Question

What is an electrochemical theory of rusting of irons and give two methods of preventing the rusting of iron?
Write the Nernst equation and calculate the emf of following cell at 298 K:
$\text{Ni/N}{{\text{i}}^{2+}}\left( \text{0}\text{.01} \right)\parallel \text{C}{{\text{u}}^{2+}}/\text{Cu}\left( 0.01\text{M} \right)$
Given $\text{E}{}^\circ \left( \text{C}{{\text{u}}^{2+}}/\text{Cu} \right)\text{ = +0}\text{.34V, E}{}^\circ \left( \text{N}{{\text{I}}^{2}}/\text{Ni} \right)\text{ = -0}\text{.22V}$

Answer 1

Hint: The rusting of iron is a slow process in which the iron reacts with oxygen and forms an iron oxide which is usually reddish-brown in colour. We usually study the Nernst equation and the related numerical in electrochemistry.

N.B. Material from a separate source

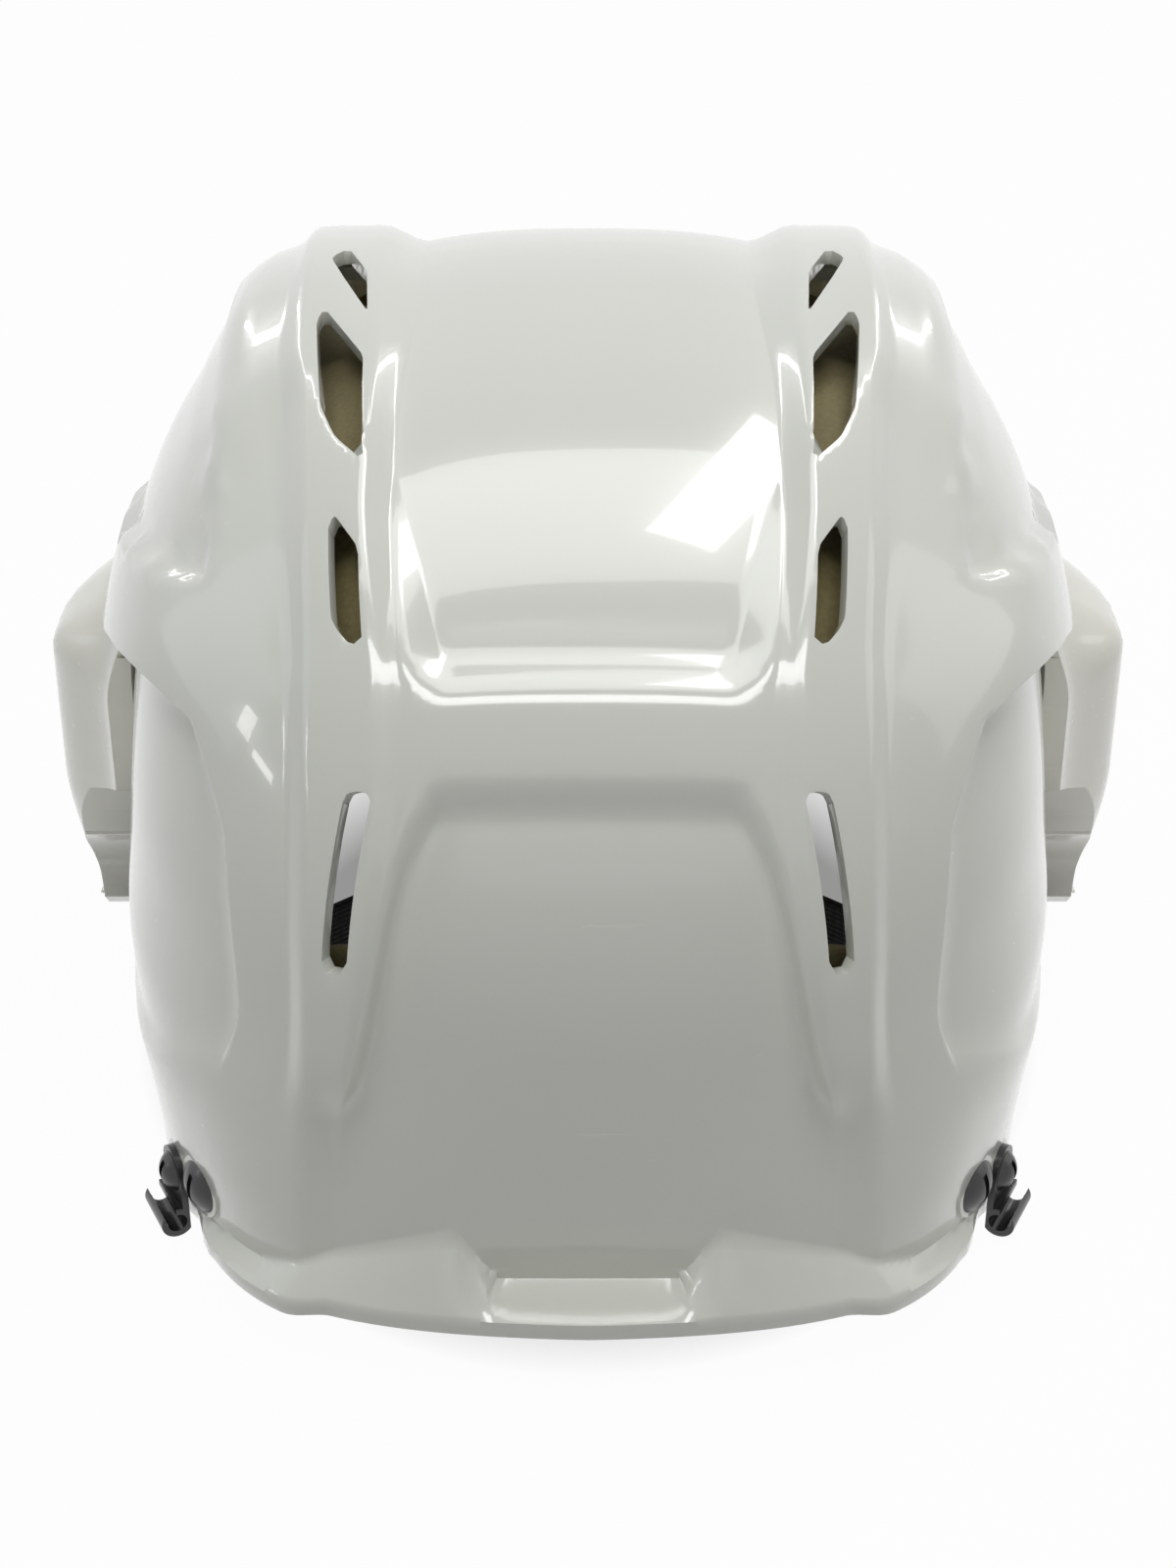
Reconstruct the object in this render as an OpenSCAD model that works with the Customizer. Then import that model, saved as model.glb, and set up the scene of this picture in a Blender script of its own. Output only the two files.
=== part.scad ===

Complete Step-by-Step Answer:
-According to the electrochemical theory of the rusting of iron, oxidation reaction occurs at anode and reduction reaction occurs at the cathode.
-At the anode, the iron is oxidised to the ferrous ions and the electrons which are released move towards the cathode.
At the anode: $\text{Fe (s) }\to \text{ F}{{\text{e}}^{2+}}\text{ + 2}{{\text{e}}^{-}}$
-At the cathode, the hydrogen ions are taken from the moisture that is present in the atmosphere.
-So, the reaction of water releasing hydrogen ion is:
\[{{\text{H}}_{2}}\text{O }\to \text{ }{{\text{H}}^{+}}\text{ + O}{{\text{H}}^{-}}\]
-At the cathode:
\[{{\text{H}}^{+}}\text{ + }{{\text{e}}^{-}}\text{ }\to \text{ H}\]
-But the oxygen that is present on the surface of the iron is reduced by hydrogen. So, the reaction becomes $\text{4}{{\text{H}}^{+}}\text{ + }{{\text{O}}_{2}}\text{ +4}{{\text{e}}^{-}}\text{ }\to \text{ 2}{{\text{H}}_{2}}\text{O}$
-Hence, by using the oxidation and reduction half-reaction we can write the overall reaction i.e.
$\text{2Fe + 4}{{\text{H}}^{+}}\text{ + }{{\text{O}}_{2}}\text{ }\to \text{ 2F}{{\text{e}}^{2+}}\text{ 2}{{\text{H}}_{2}}\text{O}$
-This ferrous ion is further oxidized by the oxygen which forms rust:
$\text{4F}{{\text{e}}^{2+}}\text{ + }{{\text{O}}_{2}}\text{ + 4}{{\text{H}}_{2}}\text{O }\to \text{ 2Fe}{{\text{O}}_{3}}\text{ + 8}{{\text{H}}^{+}}$
Two methods to prevent the rusting are:
-If we will paint (water-insoluble) the metal then it reduces the chances of rusting by separating the metal from the water.
-We can also use oil or grease to keep the water away from the iron.
Nernst Equation: The Nernst equation is the relation between the standard cell potential, temperature, cell potential of an electrochemical cell and the reaction quotient.
${{\text{E}}_{\text{Cell}}}\text{ = E}{{{}^\circ }_{\text{Cell}}}\text{ - }\frac{0.0592}{\text{n}}\log \text{Q}$
-Here, $\text{E}{{{}^\circ }_{\text{Cell}}}$ is a standard electrode potential and log Q is the reaction quotient.
-To calculate the emf, we will use the formula of the Nernst equation:
$\begin{align}
  & {{\text{E}}_{Cell}}\text{ = E}{{{}^\circ }_{\text{C}{{\text{u}}^{2+}}/\text{Cu}}}\text{ + E}{{{}^\circ }_{\text{N}{{\text{i}}^{2+}}/\text{Ni}}}\text{ - }\frac{0.059}{2}\text{log}\left( \frac{{{\text{a}}_{\text{N}{{\text{i}}^{2+}}}}}{{{\text{a}}_{\text{C}{{\text{u}}^{2+}}}}} \right) \\
 & {{\text{E}}_{Cell}}\text{ = 0}\text{.34V -}\left( -0.22\text{V} \right)\text{ - }\frac{0.059}{2}\text{ log }\left( \frac{\text{0}\text{.01}}{0.01} \right) \\
 & {{\text{E}}_{\text{Cell}}}\text{ = 0}\text{.66V} \\
\end{align}$

Therefore, the value of emf of the cell is 0.66V.

Note: The value of standard temperature is 298 Kelvin. Increase in the oxidation state means the oxidation whereas a decrease in the oxidation state means the reduction of a molecule. In the given question, nickel undergoes the oxidation reaction whereas copper undergoes the reduction reaction.